In the years following the establishment of the Northern Central Railroad, to the route between Baltimore and the Great Lakes at Rochester, New York, a summer colony grew up in an area outside Baltimore that came to be known as Mount Washington. In order to take advantage of the breezes of rural Maryland, regardless of their direction, the community contained many octagonal buildings and the area became known for these unusual structures.
Utilizing the heritage of the region, upon a silver (white) octagon is placed the classic representation of the Most Sacred Heart, a red heart enwrapped by gold thorns and surmounted by red flames, titular of the Shrine in this Baltimore neighborhood. The octagon is placed on a golden cross bottony (each arm terminates in what appears to be a cluster of three balls) which is taken from the arms of the Archdiocese of Baltimore, of which the Shrine is a part. All of these charges are placed above a base that is composed of three mountains that are charged with the three red stars and the two red barlets which are the arms of General George Washington, first President of the United States, for whom the region of Mount Washington is named.
In 1855 Rev. Mr. Heiner built Saint John’s German Reformed Church and school in Mt. Washington. Shortly later he, with a number of his other colleagues, built an octagon building up the hill and formed a private boarding school for girls. The schools and church prospered for only about five years. The Civil War destroyed their plans for future growth and the private school was closed.
In 1867 the property, church and school were sold to the Sisters of Mercy. The Sister of Mercy reopened the school, a private school for girls, and named it Mount Saint Agnes College. Around 1917 the old school was torn down, and was relocated in the Undercroft of the main body of the newly built Shrine of the Sacred Heart Church. There were four classrooms, an assembly area, and a teachers room. Two grades were assigned to each room. There are still proud parishioners who remember attending classes in the Undercroft.
Under Rev. Timothy Mullen, who served from 1958-1974, the new Shrine of the Sacred Heart School was completed. The cornerstone of the new school was laid by Bishop Jerome Sebastian in November of 1958, and in May of 1959 the new school was dedicated by Archbishop Francis Keough.

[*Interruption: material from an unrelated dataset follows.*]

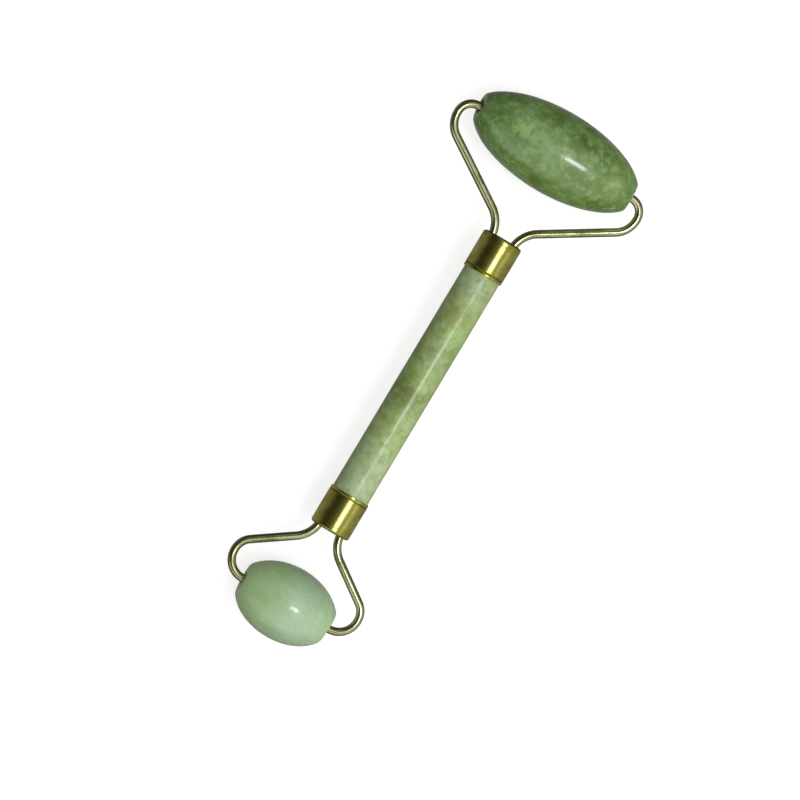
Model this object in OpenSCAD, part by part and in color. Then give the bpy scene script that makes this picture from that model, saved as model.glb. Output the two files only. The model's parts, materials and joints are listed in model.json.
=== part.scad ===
// Double-ended face roller: a stone handle with a barrel-shaped stone roller in a sprung wire fork
// at each end. It lies as it rests on a table, with both rollers touching z = 0.
// +Y points to the large roller, the roller axles lie along X, and +Z is up.
// The origin is on the table, below the middle of the overall length.

/* [Handle] */
// Diameter of the stone handle
handle_d = 9.6; // [8:0.1:12]
// Length of the handle between the two ferrules
handle_grip_l = 61.2; // [45:0.1:66]
// Length of the handle that sits inside each ferrule
handle_seat_l = 4.2; // [3:0.1:4.3]

/* [Ferrules] */
// Length of each ferrule
ferrule_l = 9.9; // [9.6:0.1:12]
// Wall thickness of the drawn cup
ferrule_wall = 0.33; // [0.25:0.01:0.5]
// Thickness of the end plate that the wire passes through
ferrule_plate = 0.5; // [0.4:0.05:0.8]
// Radius of the rounded edge between the wall and the end plate
ferrule_edge_r = 0.7; // [0.5:0.05:0.9]

/* [Forks] */
// Diameter of the fork wire
wire_d = 2.1; // [1.8:0.05:2.3]
// Distance between the two legs where they leave the ferrule
leg_spacing = 5.8; // [5.4:0.1:6]
// Bend radius where the legs turn outwards above the ferrule
exit_bend_r = 7.5; // [6:0.1:7.8]
// Gap between the inside of the fork's end bend and the stone's flat end
end_play = 0.35; // [0.3:0.01:0.6]
// How far each wire end reaches into its roller
axle_reach = 6.8; // [6.4:0.1:8]

/* [Large roller] */
// Diameter of the large stone at its middle
large_roller_d = 20.3; // [18:0.1:24]
// Length of the large stone
large_roller_l = 42.2; // [38:0.1:46]
// Diameter of the flat ends of the large stone
large_roller_end_d = 7.2; // [6.4:0.1:9]
// Distance of the large axle from the middle of the handle
large_axle_y = 64.7; // [64:0.1:72]
// Radius of the large fork's shoulder bends
large_shoulder_r = 6; // [5:0.1:7]
// Radius of the large fork's end bends
large_hook_r = 3.65; // [3.2:0.05:5]

/* [Small roller] */
// Diameter of the small stone at its middle
small_roller_d = 18.4; // [16:0.1:20]
// Length of the small stone
small_roller_l = 23.5; // [21:0.1:28]
// Diameter of the flat ends of the small stone
small_roller_end_d = 8; // [6.4:0.1:9]
// Distance of the small axle from the middle of the handle
small_axle_y = 60.8; // [60:0.1:68]
// Radius of the small fork's shoulder bends
small_shoulder_r = 4.6; // [4:0.1:5]
// Radius of the small fork's end bends
small_hook_r = 5; // [4.6:0.05:5.6]

/* [Bushes] */
// Radial clearance between the wire and its bushes
bush_clearance = 0.05; // [0.02:0.01:0.08]
// Wall thickness of each bush
bush_wall = 0.6; // [0.4:0.05:0.7]
// Length of each bush
bush_l = 5; // [4:0.1:5.2]
// Depth of each bush below the stone's flat end
bush_recess = 1.2; // [0.8:0.1:1.2]

/* [Hidden] */
$fn = 96;

// Glue line between the handle and the ferrule
glue_line = 0.03;
// Radial clearance of the end plate's holes, which the wire passes at a slight slant
hole_clearance = 0.1;
// Chamfer at the handle's ends
handle_edge = 0.3;
// Gap between the cup's closed end and the set adhesive behind it
plug_gap = 0.1;
// Depth below the end plate's outer face at which the legs start to turn outwards
exit_depth = 1.1;
// Straight length between a fork's U-bend and its exit bends
u_bend_run = 0.2;
// Extra length that carries a cut past a face
past = 1;
// Each bend of the wire is drawn this much thinner than the straight runs and reaches this far into
// them, so that its ends lie inside the runs
bend_ease = 0.005;
bend_overlap = 0.04;
// Straight length between a fork's shoulder bend and its end bend
side_run = 0.2;

handle_l = handle_grip_l + 2 * handle_seat_l;
ferrule_rim = handle_grip_l / 2;
ferrule_end = ferrule_rim + ferrule_l;
ferrule_bore_r = handle_d / 2 + glue_line;
ferrule_r = ferrule_bore_r + ferrule_wall;
wire_r = wire_d / 2;
u_bend_r = leg_spacing / 2;
plate_inside = ferrule_end - ferrule_plate;
exit_y = ferrule_end - exit_depth;
u_bend_y = exit_y - u_bend_run;
// The wire's sideways offset from its leg at the middle of the end plate's thickness
plate_offset = exit_bend_r - sqrt(pow(exit_bend_r, 2) - pow(exit_depth - ferrule_plate / 2, 2));
bush_bore_r = wire_r + bush_clearance;
stone_bore_r = bush_bore_r + bush_wall;

// Resting pose: the axles stand at their own rollers' radii above the table
rest_tilt = asin((large_roller_d - small_roller_d) / 2 / (large_axle_y + small_axle_y));
handle_z = large_roller_d / 2 - large_axle_y * sin(rest_tilt);
front_y = large_axle_y * cos(rest_tilt) + large_roller_d / 2;
back_y = -small_axle_y * cos(rest_tilt) - small_roller_d / 2;

// Lays a part that was drawn about the handle's own axis down on the table
module lay_down() {
    translate([0, -(front_y + back_y) / 2, handle_z])
        rotate([rest_tilt, 0, 0])
            children();
}

// Turns a part drawn at the large end round to the small end
module at_small_end() {
    rotate([0, 0, 180])
        children();
}

// A cylinder along +Y from y0, of length l
module rod_y(r, y0, l) {
    translate([0, y0, 0])
        rotate([-90, 0, 0])
            cylinder(r = r, h = l);
}

// A cylinder along +X from x0, of length l
module rod_x(r, x0, l) {
    translate([x0, 0, 0])
        rotate([0, 90, 0])
            cylinder(r = r, h = l);
}

// A bend of round wire about the point c: it starts in the direction a0 and sweeps by the angle sweep
module wire_bend(c, r, a0, sweep) {
    overlap = asin(bend_overlap / r);
    translate([c[0], c[1], 0])
        rotate([0, 0, a0 - overlap])
            rotate_extrude(angle = sweep + 2 * overlap)
                translate([r, 0])
                    circle(r = wire_r - bend_ease);
}

// A straight length of round wire from p to q in the fork's plane
module wire_run(p, q) {
    d = q - p;
    translate([p[0], p[1], 0])
        rotate([0, 90, atan2(d[1], d[0])])
            cylinder(r = wire_r, h = norm(d));
}

// The buried start of a fork's +X leg, up to past the end plate
module fork_root() {
    wire_run([leg_spacing / 2, u_bend_y], [leg_spacing / 2, exit_y]);
    wire_bend([leg_spacing / 2 + exit_bend_r, exit_y], exit_bend_r, 150, 30);
}

// Half of a fork, on the +X side: leg, exit bend, shoulder bend, end bend and axle
module fork_half(axle_y, half_l, shoulder_r, hook_r) {
    axle_x = half_l + end_play;
    side_x = axle_x + hook_r;
    hook = [axle_x, axle_y - hook_r];
    shoulder = [side_x - shoulder_r, hook[1] - side_run];
    exit = [leg_spacing / 2 + exit_bend_r, exit_y];
    // The leg is the inner common tangent of the exit bend and the shoulder bend
    span = shoulder - exit;
    leg_angle = atan2(span[1], span[0]) - asin((exit_bend_r + shoulder_r) / norm(span));
    across = [-sin(leg_angle), cos(leg_angle)];
    wire_run([leg_spacing / 2, u_bend_y], [leg_spacing / 2, exit_y]);
    wire_bend(exit, exit_bend_r, 90 + leg_angle, 90 - leg_angle);
    wire_run(exit + exit_bend_r * across, shoulder - shoulder_r * across);
    wire_bend(shoulder, shoulder_r, leg_angle - 90, 90 - leg_angle);
    wire_run([side_x, shoulder[1]], [side_x, hook[1]]);
    wire_bend(hook, hook_r, 0, 90);
    wire_run([half_l - axle_reach, axle_y], [axle_x, axle_y]);
}

// The whole fork is one length of wire, with its U-bend behind the ferrule's end plate
module fork(axle_y, half_l, shoulder_r, hook_r) {
    fork_half(axle_y, half_l, shoulder_r, hook_r);
    mirror([1, 0, 0])
        fork_half(axle_y, half_l, shoulder_r, hook_r);
    wire_bend([0, u_bend_y], u_bend_r, 180, 180);
}

// The drawn cup: open towards the handle, with a rounded rim, a rounded edge and two wire holes
module ferrule() {
    difference() {
        rotate([-90, 0, 0])
            rotate_extrude() {
                translate([0, plate_inside])
                    square([ferrule_r - ferrule_edge_r, ferrule_plate]);
                translate([ferrule_bore_r, ferrule_rim + ferrule_wall / 2])
                    square([ferrule_wall, ferrule_l - ferrule_wall / 2 - ferrule_edge_r]);
                translate([ferrule_bore_r + ferrule_wall / 2, ferrule_rim + ferrule_wall / 2])
                    circle(r = ferrule_wall / 2);
                translate([ferrule_r - ferrule_edge_r, ferrule_end - ferrule_edge_r])
                    intersection() {
                        circle(r = ferrule_edge_r);
                        square(ferrule_edge_r);
                    }
            }
        for (side = [-1, 1])
            translate([side * (leg_spacing / 2 + plate_offset), 0, 0])
                rod_y(wire_r + hole_clearance, plate_inside - past, ferrule_plate + 2 * past);
    }
}

// Set adhesive between the handle's end and the end plate, round the wire's U-bend
module adhesive_plug() {
    plug_start = ferrule_rim + handle_seat_l;
    plug_end = ferrule_end - max(ferrule_plate, ferrule_edge_r) - plug_gap;
    difference() {
        rod_y(ferrule_bore_r, plug_start, plug_end - plug_start);
        fork_root();
        mirror([1, 0, 0])
            fork_root();
        wire_bend([0, u_bend_y], u_bend_r, 180, 180);
    }
}

// A barrel-shaped stone: part of an ellipse turned about the X axis, with flat ends and a drilled bore
module stone(axle_y, d, l, end_d) {
    stretch = l / d / sqrt(1 - pow(end_d / d, 2));
    translate([0, axle_y, 0])
        rotate([0, 90, 0])
            difference() {
                rotate_extrude()
                    intersection() {
                        scale([1, stretch])
                            circle(r = d / 2);
                        translate([0, -l / 2])
                            square([d / 2, l]);
                    }
                translate([0, 0, -l / 2 - past])
                    cylinder(r = stone_bore_r, h = l + 2 * past);
            }
}

// A plastic sleeve set into one end of a stone's bore: side is -1 for the left end and 1 for the right
module bush(axle_y, l, side) {
    middle = side * (l / 2 - bush_recess - bush_l / 2);
    translate([middle, axle_y, 0])
        difference() {
            rod_x(stone_bore_r, -bush_l / 2, bush_l);
            rod_x(bush_bore_r, -bush_l / 2 - past, bush_l + 2 * past);
        }
}

module handle() {
    color("#9cb070")
        lay_down() {
            rod_y(handle_d / 2, -handle_l / 2 + handle_edge, handle_l - 2 * handle_edge);
            for (turn = [0, 180])
                rotate([0, 0, turn])
                    translate([0, handle_l / 2 - handle_edge, 0])
                        rotate([-90, 0, 0])
                            cylinder(r1 = handle_d / 2, r2 = handle_d / 2 - handle_edge, h = handle_edge);
        }
}

module large_ferrule() {
    color("#b99a3c")
        lay_down()
            ferrule();
}

module small_ferrule() {
    color("#b99a3c")
        lay_down()
            at_small_end()
                ferrule();
}

module large_fork() {
    color("#d8c489")
        lay_down()
            fork(large_axle_y, large_roller_l / 2, large_shoulder_r, large_hook_r);
}

module small_fork() {
    color("#d8c489")
        lay_down()
            at_small_end()
                fork(small_axle_y, small_roller_l / 2, small_shoulder_r, small_hook_r);
}

module large_ferrule_adhesive() {
    color("#cfc39a")
        lay_down()
            adhesive_plug();
}

module small_ferrule_adhesive() {
    color("#cfc39a")
        lay_down()
            at_small_end()
                adhesive_plug();
}

module large_roller() {
    color("#6b8f58")
        lay_down()
            stone(large_axle_y, large_roller_d, large_roller_l, large_roller_end_d);
}

module large_roller_bush_left() {
    color("#3a3a36")
        lay_down()
            bush(large_axle_y, large_roller_l, -1);
}

module large_roller_bush_right() {
    color("#3a3a36")
        lay_down()
            bush(large_axle_y, large_roller_l, 1);
}

module small_roller() {
    color("#9fbf98")
        lay_down()
            stone(-small_axle_y, small_roller_d, small_roller_l, small_roller_end_d);
}

module small_roller_bush_left() {
    color("#3a3a36")
        lay_down()
            bush(-small_axle_y, small_roller_l, -1);
}

module small_roller_bush_right() {
    color("#3a3a36")
        lay_down()
            bush(-small_axle_y, small_roller_l, 1);
}

handle();
large_ferrule();
small_ferrule();
large_fork();
small_fork();
large_ferrule_adhesive();
small_ferrule_adhesive();
large_roller();
large_roller_bush_left();
large_roller_bush_right();
small_roller();
small_roller_bush_left();
small_roller_bush_right();
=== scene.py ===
"""The looks of a jade face roller: a round jade handle, a brass ferrule and a bent wire fork
at each end of it, and a jade barrel that turns on the ends of each fork.

Lengths are in millimetres and each piece is drawn in its own frame, with Y along its axis.
MM turns them into metres, and a placing matrix puts the piece where the CAD model has it."""

import json
from math import asin, atan2, ceil, cos, degrees, exp, hypot, pi, radians, sin, sqrt

import bmesh
import bpy
from mathutils import Matrix, Vector, noise


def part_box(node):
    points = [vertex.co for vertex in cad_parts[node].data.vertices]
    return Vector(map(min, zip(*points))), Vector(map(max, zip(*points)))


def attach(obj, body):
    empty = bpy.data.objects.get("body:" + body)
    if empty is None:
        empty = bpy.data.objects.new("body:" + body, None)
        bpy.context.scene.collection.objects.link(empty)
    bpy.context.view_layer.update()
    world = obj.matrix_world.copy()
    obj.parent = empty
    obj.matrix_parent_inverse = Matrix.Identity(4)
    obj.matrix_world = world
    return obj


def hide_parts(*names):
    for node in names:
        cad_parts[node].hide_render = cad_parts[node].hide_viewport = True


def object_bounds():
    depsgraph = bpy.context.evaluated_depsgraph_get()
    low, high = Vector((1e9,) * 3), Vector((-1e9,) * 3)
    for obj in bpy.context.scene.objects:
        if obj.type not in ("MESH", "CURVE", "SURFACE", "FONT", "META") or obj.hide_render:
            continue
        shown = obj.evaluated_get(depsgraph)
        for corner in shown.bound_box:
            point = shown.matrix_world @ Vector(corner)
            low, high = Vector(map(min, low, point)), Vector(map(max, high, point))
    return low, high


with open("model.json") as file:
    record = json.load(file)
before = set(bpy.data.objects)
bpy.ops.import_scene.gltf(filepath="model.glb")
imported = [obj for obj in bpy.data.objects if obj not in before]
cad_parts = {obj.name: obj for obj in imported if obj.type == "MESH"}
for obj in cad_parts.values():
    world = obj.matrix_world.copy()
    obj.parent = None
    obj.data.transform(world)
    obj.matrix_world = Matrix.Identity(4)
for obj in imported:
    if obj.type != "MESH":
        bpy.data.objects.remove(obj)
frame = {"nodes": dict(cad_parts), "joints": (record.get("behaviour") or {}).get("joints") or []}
cad_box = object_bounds()

MM = 0.001

# ---------------------------------------------------------------- places, from the frame

AXLES = {joint["child"]: Vector(joint["pos_m"]) for joint in frame["joints"]}


def lay_down():
    """The handle's frame: origin at the middle of the handle, Y towards the large roller."""
    low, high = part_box("handle")
    along = (AXLES["large_roller"] - AXLES["small_roller"]).normalized()
    across = Vector((1, 0, 0))
    turn = Matrix((across, along, across.cross(along))).transposed()
    return Matrix.Translation((low + high) / 2) @ turn.to_4x4()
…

Msgr. Cramblitt lead the parish through the design and construction of the William Meyer Wing of the School, including a new hall dedicated to the memory of beloved pastor Rev. Msgr. E. Melville Taylor. The School Wing was dedicated in September of 2003 by William Cardinal Keeler. For the first time since 1917, the school was contained in one building.
In 2010, the Archdiocese of Baltimore closed many of the city’s beloved Catholic schools, including the Shrine of the Sacred Heart School. That same year, the city’s Mayor Stephanie Rawlings-Blake and Archbishop Edwin O’Brien announced that the school building would be leased to the growing Mount Washington Elementary School to move some grades into the building. The city has maintained this lease currently as the city and church share the community space.